Il consulente deve imparare ‘ad ascoltare’, non solo le esigenze rappresentate ma anche come si concretizzano – nella specifica realtà – attività e relazioni, fornendo l‘aiuto (esterno) per realizzare un metodo applicativo teso all’individuazione di soluzioni efficaci.

c. Ci pensa l’imprenditore o il capo funzione on the job

La responsabilità della gestione organizzativa (e delle persone) rimane dell’azienda, senza alcun dubbio, ma strumenti utili a migliorare la vita di tutti (compresi gli imprenditori) possono essere acquisiti facilmente e aggiornati/monitorati nel tempo, per il bene comune.

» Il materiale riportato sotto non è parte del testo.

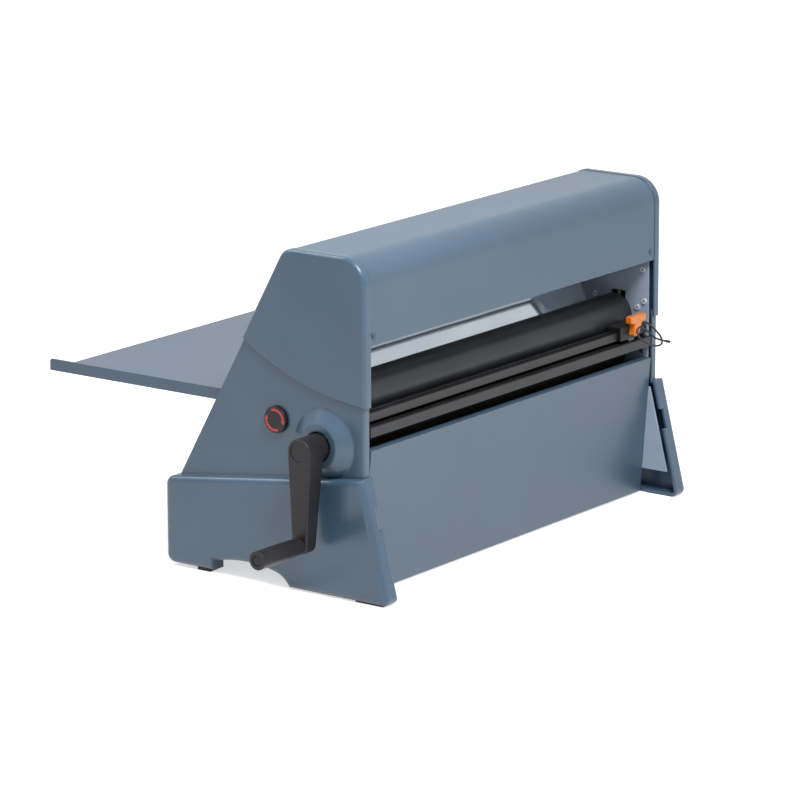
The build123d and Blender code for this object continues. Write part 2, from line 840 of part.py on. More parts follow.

d. Siamo una piccola azienda che non ha di questi problemi

Più l’azienda è piccola maggiori sono le attività svolte integrando diverse funzioni aziendali (seppur limitate singolarmente), e pertanto risulta necessario non solo individuare le ‘hard skill’ assolutamente necessarie ma anche le ‘soft skill’ che ne permettano l’espressione completa nelle diverse situazioni in cui la persona dovrà operare (trasversalmente).

CONCLUSIONI

Occuparsi di Risorse Umane (e non solo di macchine, magazzini, materiali…) comporta un onere Intellettivo, Gestionale, Relazionale, Innovativo ed Emozionale (aree delle cosiddette soft skill) che merita di essere affidato a consulenti preparati ad ascoltare, innanzitutto, e a fornire un ‘aiuto esterno’ realmente utile ai singoli individui e all’azienda. E non esiste una soluzione per tutti (vista la varietà di tipologie delle PMI in Italia) ma per ogni situazione è necessaria una valutazione metodologica rigorosa e concreta, basata su teorie (se ancora valide) ma soprattutto su applicazioni pratiche sperimentate o da sperimentare, raccogliendo i risultati del lavoro svolto ‘insieme’ dalle persone e non da un unico artefice del bene e del male, sempre più isolato nel mondo che cambia rapidamente. Il possesso di tale consapevolezza è il primo passo per ottenere risultati che dal punto di vista umano possono creare valore, esercitato e non solo raccontato.